# Kuhfell-Sattel



## Rocklandbiker (18. Februar 2006)

Bin auf der Suche nach so´nem Kuhfellsattel ich glaub der war von f'izi:k

Kann mir jemand von euch Freaks behilflich sein ?


----------



## el Lingo (18. Februar 2006)

Stimmt, der NIsene hatte Kuhfell. Kannste aber auch selber machen, wie ein Freund von mir.
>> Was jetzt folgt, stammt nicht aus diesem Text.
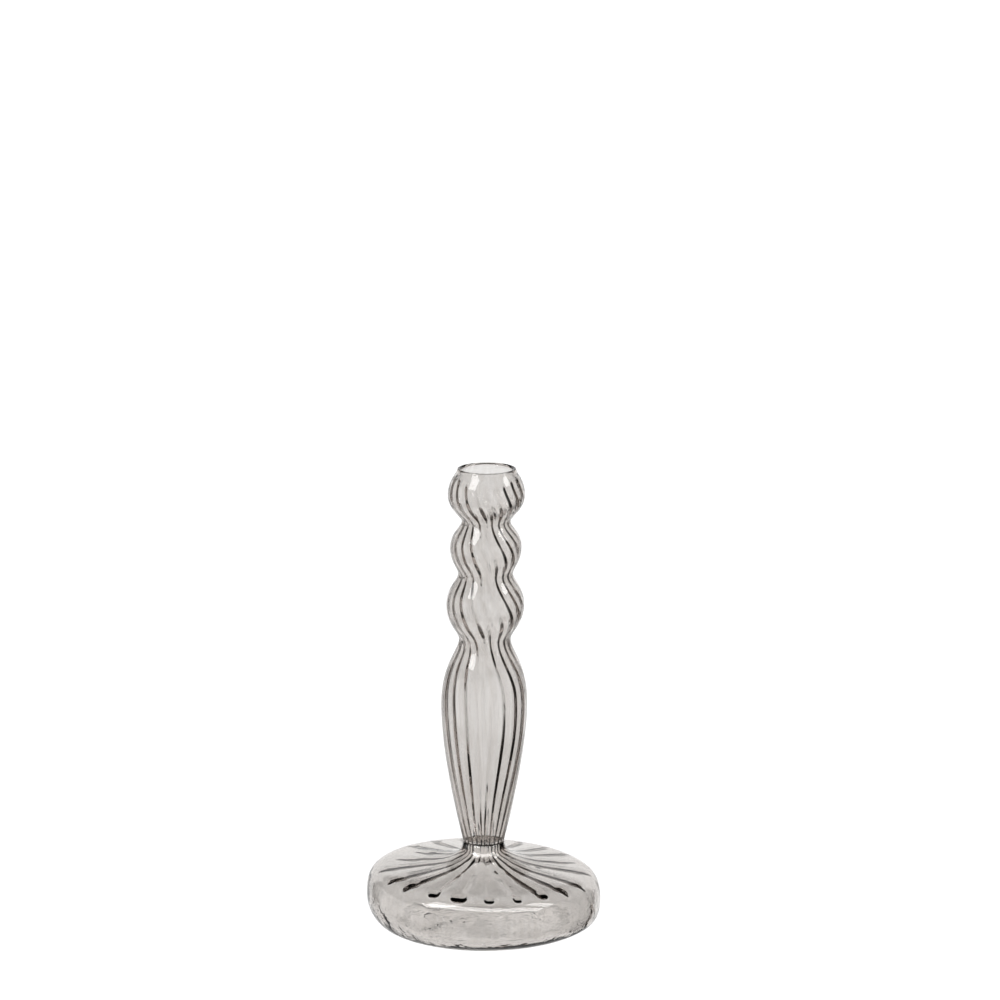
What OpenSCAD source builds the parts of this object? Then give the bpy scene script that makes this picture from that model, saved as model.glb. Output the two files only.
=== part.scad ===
// Glass bud vase: a slender shaft of three bulbs over a baluster, fused to a hollow foot.
// Every part is a glass wall turned about Z. The vase stands on z = 0. Lengths are in mm.
// The wall is drawn as one outer path, from the middle of the floor up to the lip. Each stretch
// of the path is a cubic curve, and the inner face follows it at the wall's thickness.

/* [Radii] */
// Outer radius of the foot at its widest
foot_r = 42.5; // [41:0.1:44]
// Outer radius of the crease where the shaft joins the foot
crease_r = 7.4; // [7.2:0.1:8]
// Outer radius of the baluster at its widest
baluster_r = 15.5; // [14:0.1:17]
// Outer radius of the waist above the baluster
low_waist_r = 9.3; // [9:0.1:10]
// Outer radius of the lower bulb
lower_bulb_r = 14; // [13:0.1:15]
// Outer radius of the waist above the lower bulb
mid_waist_r = 9.8; // [9:0.1:10.5]
// Outer radius of the middle bulb
middle_bulb_r = 12.8; // [12:0.1:14]
// Outer radius of the waist above the middle bulb
top_waist_r = 8.7; // [8.5:0.1:9.5]
// Outer radius of the upper bulb
upper_bulb_r = 13.8; // [13:0.1:15]
// Outer radius of the mouth
mouth_r = 10.5; // [10:0.1:11.5]

/* [Heights] */
// Height of the foot's widest level
foot_z = 11.3; // [10.5:0.1:12]
// Height of the foot's shoulder, where the shallow dome starts
shoulder_z = 21.5; // [21:0.1:22]
// Height of the crease
crease_z = 31.2; // [30:0.1:33]
// Height of the baluster's widest level
baluster_z = 82.7; // [80:0.1:85]
// Height of the waist above the baluster
low_waist_z = 106.7; // [106:0.1:108]
// Height of the lower bulb's widest level
lower_bulb_z = 119.1; // [118:0.1:120]
// Height of the waist above the lower bulb
mid_waist_z = 130.6; // [130:0.1:131]
// Height of the middle bulb's widest level
middle_bulb_z = 140.3; // [139.5:0.1:141]
// Height of the waist above the middle bulb
top_waist_z = 149.7; // [149:0.1:150.5]
// Height of the upper bulb's widest level
upper_bulb_z = 159.4; // [158.5:0.1:160]
// Height of the outer edge of the lip
lip_z = 168.5; // [167:0.1:170]

/* [Glass] */
// Wall thickness where the glass is blown out widest
belly_wall = 1.1; // [0.9:0.1:1.4]
// Wall thickness at the waists
waist_wall = 1.5; // [1.2:0.1:1.7]
// Wall thickness at the crease, where two pieces are fused
crease_wall = 1.8; // [1.4:0.1:2]
// Wall thickness of the lip
lip_wall = 1.2; // [1:0.1:1.5]
// Wall thickness of the foot's side and dome
foot_wall = 1.4; // [1:0.1:1.8]
// Thickness of the floor
floor_wall = 1.8; // [1.4:0.1:2.4]

/* [Foot] */
// Radius at which the shoulder ends and the dome starts
shoulder_r = 34; // [33:0.5:36]
// Inner radius of the ring that the vase rests on
rest_inner_r = 28; // [26:0.5:29]
// Outer radius of the ring that the vase rests on
rest_outer_r = 31.5; // [30.5:0.5:33]
// Height that the floor's middle is pushed up
kick_up = 2.2; // [1:0.1:3]

/* [Hidden] */
$fn = 96;
smoky_glass = [0.78, 0.77, 0.76, 0.5];
steps = 14;                // straight pieces in each stretch of the wall
cap_steps = 10;            // straight pieces round the rolled lip
waist_pull = 0.2;          // how far a curve stays upright leaving a waist, as a share of its height
belly_pull = 0.54;         // the same at a belly
shaft_top_pull = 0.62;     // the same above the baluster's belly
shaft_foot_pull = 0.37;    // the same below the baluster's belly
crease_pull = 0.1;         // the same above the crease
lip_pull = 0.19;           // the same below the lip
crease_lean = 0.22;        // outward run for each mm of rise above the crease
lip_lean = -0.28;          // the same at the lip, which leans inwards
dome_rise = 0.14;          // rise of the dome for each mm inwards at the shoulder
dome_reach = 15;           // run of the dome that keeps the shoulder's slope
collar_drop = 8.2;         // height below the crease at which the collar flares
collar_spread = 0.5;       // extra radius of the collar at that height
shoulder_reach = 6.2;      // run of the shoulder that keeps the dome's slope
side_rise = 6.5;           // height above the widest level that the side stays upright
side_drop = 6.3;           // height below the widest level that the side stays upright
corner_reach = 9;          // run of the bottom corner outside the resting ring
corner_lift = 1.2;         // height of the bottom corner at that run
collar_start = 0.72;       // share of the dome's curve at which the collar begins
lip_start = 0.72;          // share of the topmost curve at which the lip begins

// A point on a cubic curve, and the curve's direction there
function point_on(c, t) =
    pow(1 - t, 3) * c[0] + 3 * t * pow(1 - t, 2) * c[1] + 3 * t * t * (1 - t) * c[2] + pow(t, 3) * c[3];
function direction_on(c, t) =
    pow(1 - t, 2) * (c[1] - c[0]) + 2 * t * (1 - t) * (c[2] - c[1]) + t * t * (c[3] - c[2]);

// The unit vector from the outer face into the wall, which is on the left of the rising path
function inward_on(c, t) =
    let (d = direction_on(c, t)) [-d[1], d[0]] / norm(d);

// A stretch of the wall is [its outer curve, thickness at its start, thickness at its end]
function thickness_on(s, t) = s[1] + (s[2] - s[1]) * t * t * (3 - 2 * t);
function outer_on(s, t) = point_on(s[0], t);
function inner_on(s, t) = outer_on(s, t) + thickness_on(s, t) * inward_on(s[0], t);
function outer_points(s, from = 0, to = 1) =
    [for (i = [0:steps]) outer_on(s, from + (to - from) * i / steps)];
function inner_points(s, from = 0, to = 1) =
    [for (i = [steps:-1:0]) inner_on(s, from + (to - from) * i / steps)];

// A rising stretch between two levels, with its pull, lean and thickness at each end
function rise(r0, z0, r1, z1, pull0, pull1, wall0, wall1, lean0 = 0, lean1 = 0) =
    let (h = z1 - z0)
    [[[r0, z0],
      [r0 + lean0 * pull0 * h, z0 + pull0 * h],
      [r1 - lean1 * pull1 * h, z1 - pull1 * h],
      [r1, z1]],
     wall0, wall1];

floor_stretch = [[[0, kick_up], [rest_inner_r / 2, kick_up], [rest_inner_r * 0.8, 0], [rest_inner_r, 0]],
                 floor_wall, floor_wall];
ring_run = rest_outer_r - rest_inner_r;
ring_stretch = [[[rest_inner_r, 0], [rest_inner_r + ring_run / 3, 0], [rest_outer_r - ring_run / 3, 0],
                 [rest_outer_r, 0]],
                floor_wall, floor_wall];
corner_stretch = [[[rest_outer_r, 0], [rest_outer_r + corner_reach, corner_lift],
                   [foot_r, foot_z - side_drop], [foot_r, foot_z]],
                  floor_wall, foot_wall];
shoulder_stretch = [[[foot_r, foot_z], [foot_r, foot_z + side_rise],
                     [shoulder_r + shoulder_reach, shoulder_z - dome_rise * shoulder_reach],
                     [shoulder_r, shoulder_z]],
                    foot_wall, foot_wall];
dome_stretch = [[[shoulder_r, shoulder_z],
                 [shoulder_r - dome_reach, shoulder_z + dome_rise * dome_reach],
                 [crease_r + collar_spread, crease_z - collar_drop], [crease_r, crease_z]],
                foot_wall, crease_wall];
shaft_foot = rise(crease_r, crease_z, baluster_r, baluster_z, crease_pull, shaft_foot_pull,
                  crease_wall, belly_wall, lean0 = crease_lean);
shaft_top = rise(baluster_r, baluster_z, low_waist_r, low_waist_z, shaft_top_pull, waist_pull,
                 belly_wall, waist_wall);
lower_bulb_foot = rise(low_waist_r, low_waist_z, lower_bulb_r, lower_bulb_z, waist_pull, belly_pull,
                       waist_wall, belly_wall);
lower_bulb_top = rise(lower_bulb_r, lower_bulb_z, mid_waist_r, mid_waist_z, belly_pull, waist_pull,
                      belly_wall, waist_wall);
middle_bulb_foot = rise(mid_waist_r, mid_waist_z, middle_bulb_r, middle_bulb_z, waist_pull, belly_pull,
                        waist_wall, belly_wall);
middle_bulb_top = rise(middle_bulb_r, middle_bulb_z, top_waist_r, top_waist_z, belly_pull, waist_pull,
                       belly_wall, waist_wall);
upper_bulb_foot = rise(top_waist_r, top_waist_z, upper_bulb_r, upper_bulb_z, waist_pull, belly_pull,
                       waist_wall, belly_wall);
upper_bulb_top = rise(upper_bulb_r, upper_bulb_z, mouth_r, lip_z, belly_pull, lip_pull,
                      belly_wall, lip_wall, lean1 = lip_lean);

// The face that the collar shares with the shaft slopes with the shaft's own wall
crease_inner_point = inner_on(shaft_foot, 0);

// The half round that closes the wall at the mouth, from the outer face to the inner face
lip_inward = inward_on(upper_bulb_top[0], 1);
lip_upward = [lip_inward[1], -lip_inward[0]];
lip_middle = outer_on(upper_bulb_top, 1) + lip_inward * lip_wall / 2;
lip_cap = [for (i = [1:cap_steps - 1]) let (a = 180 * i / cap_steps)
    lip_middle + lip_wall / 2 * (lip_upward * sin(a) - lip_inward * cos(a))];

module turned(outline) {
    color(smoky_glass) rotate_extrude() polygon(outline);
}

module foot_base() {
    turned(concat(outer_points(floor_stretch), outer_points(ring_stretch), outer_points(corner_stretch),
                  inner_points(corner_stretch), inner_points(ring_stretch), inner_points(floor_stretch)));
}

module foot_dome() {
    turned(concat(outer_points(shoulder_stretch), outer_points(dome_stretch, 0, collar_start),
                  inner_points(dome_stretch, 0, collar_start), inner_points(shoulder_stretch)));
}

module collar() {
    turned(concat(outer_points(dome_stretch, collar_start, 1), [crease_inner_point],
                  inner_points(dome_stretch, collar_start, 1)));
}

module baluster() {
    turned(concat(outer_points(shaft_foot), outer_points(shaft_top),
                  inner_points(shaft_top), inner_points(shaft_foot)));
}

module lower_bulb() {
    turned(concat(outer_points(lower_bulb_foot), outer_points(lower_bulb_top),
                  inner_points(lower_bulb_top), inner_points(lower_bulb_foot)));
}

module middle_bulb() {
    turned(concat(outer_points(middle_bulb_foot), outer_points(middle_bulb_top),
                  inner_points(middle_bulb_top), inner_points(middle_bulb_foot)));
}

module upper_bulb() {
    turned(concat(outer_points(upper_bulb_foot), outer_points(upper_bulb_top, 0, lip_start),
                  inner_points(upper_bulb_top, 0, lip_start), inner_points(upper_bulb_foot)));
}

module lip() {
    turned(concat(outer_points(upper_bulb_top, lip_start, 1), lip_cap,
                  inner_points(upper_bulb_top, lip_start, 1)));
}

foot_base();
foot_dome();
collar();
baluster();
lower_bulb();
middle_bulb();
upper_bulb();
lip();
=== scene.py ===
"""Looks for the glass bud vase: two blown pieces of smoky ribbed glass, built round the CAD walls."""

import math

import bpy
import numpy as np
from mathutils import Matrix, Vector, noise


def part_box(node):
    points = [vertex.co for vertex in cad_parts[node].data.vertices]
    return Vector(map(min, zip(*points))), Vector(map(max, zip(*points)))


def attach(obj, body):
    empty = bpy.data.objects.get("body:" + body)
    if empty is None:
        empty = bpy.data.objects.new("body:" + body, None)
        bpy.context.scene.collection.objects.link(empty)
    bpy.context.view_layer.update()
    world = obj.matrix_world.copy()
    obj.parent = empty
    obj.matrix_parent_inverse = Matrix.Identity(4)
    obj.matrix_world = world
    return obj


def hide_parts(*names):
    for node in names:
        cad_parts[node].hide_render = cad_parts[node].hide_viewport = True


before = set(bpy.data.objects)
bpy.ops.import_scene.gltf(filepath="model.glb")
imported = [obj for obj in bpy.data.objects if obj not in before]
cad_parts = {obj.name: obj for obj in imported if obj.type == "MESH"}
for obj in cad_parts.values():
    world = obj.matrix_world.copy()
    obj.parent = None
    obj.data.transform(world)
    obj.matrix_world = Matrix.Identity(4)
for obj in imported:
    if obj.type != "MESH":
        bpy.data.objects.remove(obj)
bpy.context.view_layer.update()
scene = bpy.context.scene

MM = 0.001
DEGREE = math.pi / 180

# How the CAD curves are drawn: the share of a stretch that stays upright at a waist or a belly
WAIST_PULL = 0.2
BELLY_PULL = 0.54
SHAFT_TOP_PULL = 0.62
SHAFT_FOOT_PULL = 0.37
CREASE_PULL = 0.1
CREASE_LEAN = 0.22
LIP_PULL = 0.19
LIP_LEAN = -0.28
MOUTH_RADIUS = 10.5 * MM
LIP_DROP = 0.44 * MM  # from the top of the lip down to its outer edge

BELLY_WALL = 1.1 * MM
WAIST_WALL = 1.5 * MM
CREASE_WALL = 1.8 * MM
LIP_WALL = 0.9 * MM  # thinner than in the CAD model, and thickened by a bead at its edge
FOOT_WALL = 1.4 * MM
FLOOR_WALL = 1.8 * MM

SAME_LEVEL = 0.02 * MM  # points this close in height lie on one level of the CAD mesh


def ring(node, z):
    """The largest radius of a CAD node's points at one height."""
    points = (v.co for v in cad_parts[node].data.vertices)
    return max(math.hypot(p.x, p.y) for p in points if abs(p.z - z) < SAME_LEVEL)


def belly(node):
    """The radius and height of a CAD node's widest level."""
    points = [(math.hypot(v.co.x, v.co.y), v.co.z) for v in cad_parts[node].data.vertices]
    widest = max(r for r, _ in points)
    heights = [z for r, z in points if r > widest - 1e-6]
    return widest, sum(heights) / len(heights)


def waist(node):
    """The outer radius and height of the waist that a CAD node stands on."""
    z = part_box(node)[0].z
    return ring(node, z), z


def smooth(low, high, x):
    """0 below low, 1 above high, and an even rise between them."""
    t = np.clip((np.asarray(x, float) - low) / (high - low), 0, 1)
    return t * t * (3 - 2 * t)


def cubic(c, t):
    """Points on a cubic curve of (radius, height), and the unit vectors from there into the wall."""
    c = np.array(c, float)
    t = np.asarray(t, float)[:, None]
    s = 1 - t
    points = s**3 * c[0] + 3 * t * s**2 * c[1] + 3 * t**2 * s * c[2] + t**3 * c[3]
    run = s**2 * (c[1] - c[0]) + 2 * t * s * (c[2] - c[1]) + t**2 * (c[3] - c[2])
    inward = np.stack([-run[:, 1], run[:, 0]], 1)
    return points, inward / np.linalg.norm(inward, axis=1)[:, None]


def rise(low, high, pull_low, pull_high, lean_low=0.0, lean_high=0.0):
    """A rising curve between two (radius, height) points, as in the CAD model."""
    (r0, z0), (r1, z1) = low, high
    h = z1 - z0
    return [
        (r0, z0),
        (r0 + lean_low * pull_low * h, z0 + pull_low * h),
        (r1 - lean_high * pull_high * h, z1 - pull_high * h),
        (r1, z1),
    ]


def path(stretches, spacing):
    """Rows along a chain of (curve, wall at its start, wall at its end): points, inward vectors, walls."""
    rows, inwards, walls = [], [], []
    dense_t = np.linspace(0, 1, 200)
    for i, (curve, wall0, wall1) in enumerate(stretches):
        dense, _ = cubic(curve, dense_t)
        along = np.concatenate([[0], np.cumsum(np.linalg.norm(np.diff(dense, axis=0), axis=1))])
        count = max(2, round(along[-1] / spacing))
        t = np.interp(np.linspace(0, along[-1], count + 1), along, dense_t)
        t = t[1:] if i else t
        points, inward = cubic(curve, t)
        rows.append(points)
        inwards.append(inward)
        walls.append(wall0 + (wall1 - wall0) * smooth(0, 1, t))
    return np.concatenate(rows), np.concatenate(inwards), np.concatenate(walls)


# ---------------------------------------------------------------- the walls' path, from the frame

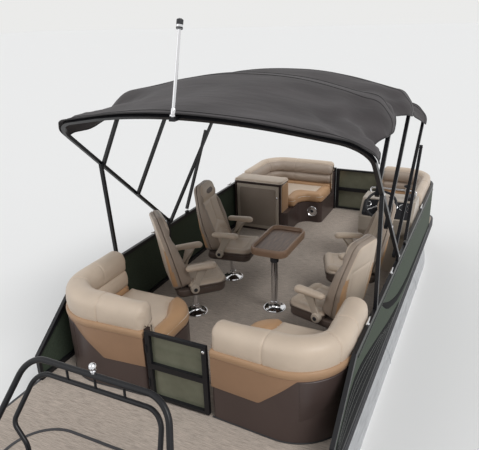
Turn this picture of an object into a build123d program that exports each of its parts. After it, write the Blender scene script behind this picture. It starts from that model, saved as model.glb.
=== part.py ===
"""Pontoon boat: two floats, a fenced deck with seats, a folding top and an outboard.

Millimetres. +X starboard, +Y towards the bow, +Z up, origin amidships on the waterline.
"""

import os
from math import atan2, cos, degrees, radians, sin, tan

from build123d import *

os.makedirs("parts", exist_ok=True)

# Deck and floats
deck_length = 6800
deck_half = 1270
deck_top = 500
deck_thick = 30
deck_corner = 260
well_half = 430
well_depth = 445
rub_rail_thick = 25
rub_rail_height = 100
tube_radius = 317.5
tube_x = 980
tube_aft_gap = 20
tube_nose = 930
keel_width = 44
keel_depth = 14
strake_size = 60
riser_width = 110
member_height = 75
member_flange = 38
member_wall = 5
member_pitch = 400
member_inset = 35
trim_width = 24
trim_height = 5
trim_half = 930
trim_corner = 330
trim_front_gap = 560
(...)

Der hatte dann afrikanischen Wüstenspringbock auf seine´m Sattel (Er dachte, das wäre Ziege gewesen, von seinem Vater...)


----------



## MTB-News.de




----------



## santa_cross (18. Februar 2006)

ja , der ist von fizik - es gibt aber auch leopard - oder war es giraffe ??!!


----------



## TurboLenzen (19. Februar 2006)

Gibt aber auch den Bel Air von SDG mit Kuhfell.. Kann ich nur empfehlen!

greets,


----------



## s.d (19. Februar 2006)

ja den Fizik Nisene gibts mit Kuhfell  aber auch Als Fisch oder Schlange  habe auch den nisene allerdings ganz normal istn guter sattel vor allem wegen den austauschbaren eckteilen man kann sich aber bei fizik auf der hompage glaub ich die Farbzusammnstelleung aussuchen


----------



## rockylady (20. Februar 2006)

Hallo ;

ja ist von Fizik !

Ich weis das Markus noch einen in seinem Shop hat , am besten Du mailst ihn mal an .  www.MTsports.de 

Gruß Marion


----------



## Rocklandbiker (21. Februar 2006)

rockylady schrieb:
			
		

> Hallo ;
> 
> ja ist von Fizik !
> 
> ...



Danke Marion bin fündig geworden....und nicht nur ich


----------